Evidence of Gondwana from animals

Whereas Glossopteris and Nothofagus are key plants involved in unlocking the story of Gondwana, several species of prehistoric animals have also contributed. Mesosaurus and Stereosternum are among the oldest aquatic reptiles, appearing early in the history of terrestrial vertebrates. They lived in South America (Uruguay, Brazil) and Africa (Karoo Basin) during the late Palaeozoic. Along with Cynognathus, one of the ‘mammal-like reptiles’ of the Mesozoic, which occurred in the same areas, the mesosaurs are considered iconic Gondwanan taxa.

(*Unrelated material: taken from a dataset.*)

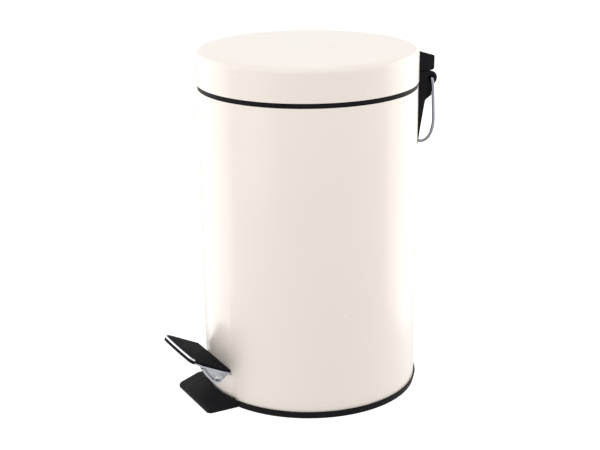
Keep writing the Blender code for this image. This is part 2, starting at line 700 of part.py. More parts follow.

The strongest indication of Gondwanan connections in modern animals comes from groups such as land snails that are not efficient at dispersing over wide distances, especially across oceans. Several Gondwanan snail families are found in the southern continents. Rhytididae are carnivorous snails that occur in South Africa (S of 23°S), Australia and New Zealand. This distribution suggests an origin for the family before the supercontinent started to break up. A more widespread family of land snails, Bothriembryontidae, has a similarly ancient origin. It is found in South America and southern Africa, Australia, New Zealand and New Caledonia. The South American and African genera form one closely related group, and the Australian-Pacific genera form another.

Why is it called Gondwana?

The name Gondwana[land] was coined in 1885 by Austrian geologist Eduard Suess, who hypothesised that the continents must once have been connected by land bridges, which were later inundated by ocean. Gondwana is Sanskrit for ‘land/forest of the Gonds’, a cultural group living in the area of India where much of Suess’ geological material originated.